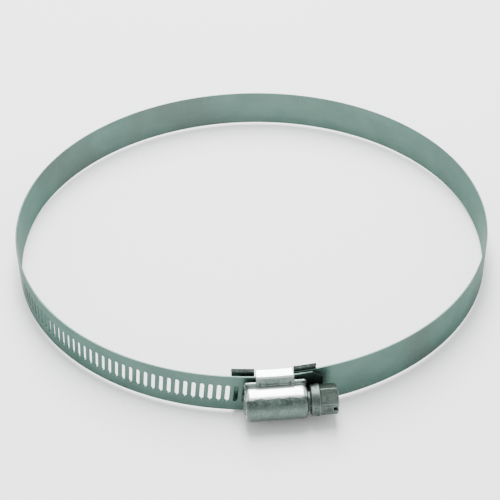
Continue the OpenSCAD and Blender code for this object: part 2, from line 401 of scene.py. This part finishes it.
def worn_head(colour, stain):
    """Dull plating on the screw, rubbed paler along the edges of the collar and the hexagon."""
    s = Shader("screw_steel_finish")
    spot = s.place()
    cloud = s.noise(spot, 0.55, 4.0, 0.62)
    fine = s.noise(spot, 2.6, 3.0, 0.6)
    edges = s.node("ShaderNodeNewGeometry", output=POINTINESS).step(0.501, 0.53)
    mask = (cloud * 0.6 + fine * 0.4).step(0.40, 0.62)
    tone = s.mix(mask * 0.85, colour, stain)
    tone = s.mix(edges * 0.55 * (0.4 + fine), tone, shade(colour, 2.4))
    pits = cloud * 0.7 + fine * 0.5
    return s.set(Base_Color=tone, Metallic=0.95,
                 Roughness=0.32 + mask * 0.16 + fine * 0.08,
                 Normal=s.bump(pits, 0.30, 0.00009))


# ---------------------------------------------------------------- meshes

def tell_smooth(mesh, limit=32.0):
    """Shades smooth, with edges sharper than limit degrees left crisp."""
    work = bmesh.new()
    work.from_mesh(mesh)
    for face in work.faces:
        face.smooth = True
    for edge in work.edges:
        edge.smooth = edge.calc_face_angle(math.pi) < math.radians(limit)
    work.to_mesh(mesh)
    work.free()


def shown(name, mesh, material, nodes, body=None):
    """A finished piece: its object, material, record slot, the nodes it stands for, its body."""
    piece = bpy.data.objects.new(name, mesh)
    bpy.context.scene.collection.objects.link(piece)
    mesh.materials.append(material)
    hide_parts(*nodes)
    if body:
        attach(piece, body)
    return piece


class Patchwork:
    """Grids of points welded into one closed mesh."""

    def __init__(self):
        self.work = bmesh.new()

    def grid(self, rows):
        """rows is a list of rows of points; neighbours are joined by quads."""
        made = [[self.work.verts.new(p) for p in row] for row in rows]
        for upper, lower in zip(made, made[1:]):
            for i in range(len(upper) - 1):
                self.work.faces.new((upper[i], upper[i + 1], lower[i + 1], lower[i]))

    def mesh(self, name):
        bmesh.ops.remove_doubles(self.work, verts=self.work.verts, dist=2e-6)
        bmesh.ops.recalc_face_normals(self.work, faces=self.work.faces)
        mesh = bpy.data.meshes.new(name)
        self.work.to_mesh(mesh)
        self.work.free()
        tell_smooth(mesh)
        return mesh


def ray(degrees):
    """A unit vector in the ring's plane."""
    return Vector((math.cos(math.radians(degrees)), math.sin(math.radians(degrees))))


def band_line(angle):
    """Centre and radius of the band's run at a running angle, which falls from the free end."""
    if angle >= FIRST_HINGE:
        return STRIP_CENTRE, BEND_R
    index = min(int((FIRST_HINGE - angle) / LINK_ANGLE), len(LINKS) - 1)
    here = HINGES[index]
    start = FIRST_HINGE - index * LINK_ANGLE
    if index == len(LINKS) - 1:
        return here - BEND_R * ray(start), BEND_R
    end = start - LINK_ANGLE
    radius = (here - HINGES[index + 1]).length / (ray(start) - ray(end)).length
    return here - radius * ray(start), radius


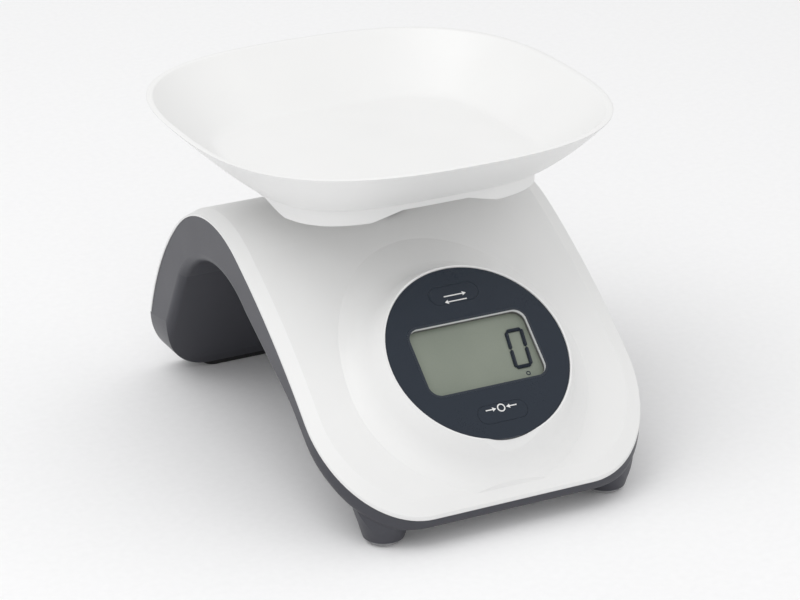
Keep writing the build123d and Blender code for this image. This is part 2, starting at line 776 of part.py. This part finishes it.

AIM OF THE TASK: Your task is to print the whole listing again exactly.

FINAL RESULT:
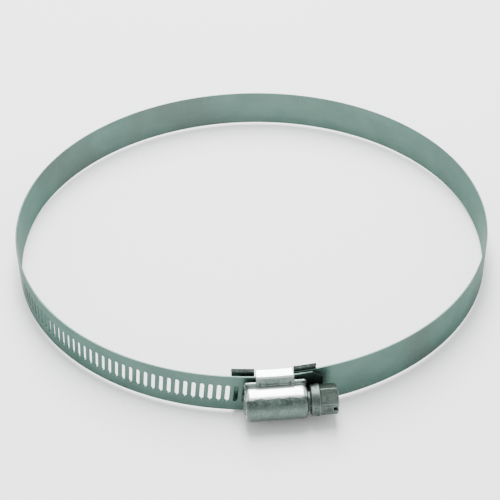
Continue the OpenSCAD and Blender code for this object: part 2, from line 401 of scene.py. This part finishes it.
def worn_head(colour, stain):
    """Dull plating on the screw, rubbed paler along the edges of the collar and the hexagon."""
    s = Shader("screw_steel_finish")
    spot = s.place()
    cloud = s.noise(spot, 0.55, 4.0, 0.62)
    fine = s.noise(spot, 2.6, 3.0, 0.6)
    edges = s.node("ShaderNodeNewGeometry", output=POINTINESS).step(0.501, 0.53)
    mask = (cloud * 0.6 + fine * 0.4).step(0.40, 0.62)
    tone = s.mix(mask * 0.85, colour, stain)
    tone = s.mix(edges * 0.55 * (0.4 + fine), tone, shade(colour, 2.4))
    pits = cloud * 0.7 + fine * 0.5
    return s.set(Base_Color=tone, Metallic=0.95,
                 Roughness=0.32 + mask * 0.16 + fine * 0.08,
                 Normal=s.bump(pits, 0.30, 0.00009))


# ---------------------------------------------------------------- meshes

def tell_smooth(mesh, limit=32.0):
    """Shades smooth, with edges sharper than limit degrees left crisp."""
    work = bmesh.new()
    work.from_mesh(mesh)
    for face in work.faces:
        face.smooth = True
    for edge in work.edges:
        edge.smooth = edge.calc_face_angle(math.pi) < math.radians(limit)
    work.to_mesh(mesh)
    work.free()


def shown(name, mesh, material, nodes, body=None):
    """A finished piece: its object, material, record slot, the nodes it stands for, its body."""
    piece = bpy.data.objects.new(name, mesh)
    bpy.context.scene.collection.objects.link(piece)
    mesh.materials.append(material)
    hide_parts(*nodes)
    if body:
        attach(piece, body)
    return piece


class Patchwork:
    """Grids of points welded into one closed mesh."""

    def __init__(self):
        self.work = bmesh.new()

    def grid(self, rows):
        """rows is a list of rows of points; neighbours are joined by quads."""
        made = [[self.work.verts.new(p) for p in row] for row in rows]
        for upper, lower in zip(made, made[1:]):
            for i in range(len(upper) - 1):
                self.work.faces.new((upper[i], upper[i + 1], lower[i + 1], lower[i]))

    def mesh(self, name):
        bmesh.ops.remove_doubles(self.work, verts=self.work.verts, dist=2e-6)
        bmesh.ops.recalc_face_normals(self.work, faces=self.work.faces)
        mesh = bpy.data.meshes.new(name)
        self.work.to_mesh(mesh)
        self.work.free()
        tell_smooth(mesh)
        return mesh


def ray(degrees):
    """A unit vector in the ring's plane."""
    return Vector((math.cos(math.radians(degrees)), math.sin(math.radians(degrees))))


def band_line(angle):
    """Centre and radius of the band's run at a running angle, which falls from the free end."""
    if angle >= FIRST_HINGE:
        return STRIP_CENTRE, BEND_R
    index = min(int((FIRST_HINGE - angle) / LINK_ANGLE), len(LINKS) - 1)
    here = HINGES[index]
    start = FIRST_HINGE - index * LINK_ANGLE
    if index == len(LINKS) - 1:
        return here - BEND_R * ray(start), BEND_R
    end = start - LINK_ANGLE
    radius = (here - HINGES[index + 1]).length / (ray(start) - ray(end)).length
    return here - radius * ray(start), radius


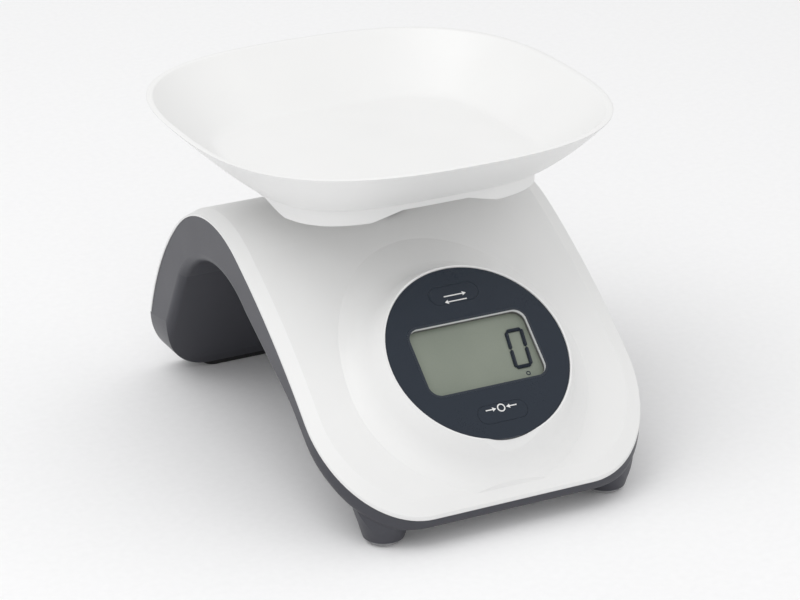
Keep writing the build123d and Blender code for this image. This is part 2, starting at line 776 of part.py. This part finishes it.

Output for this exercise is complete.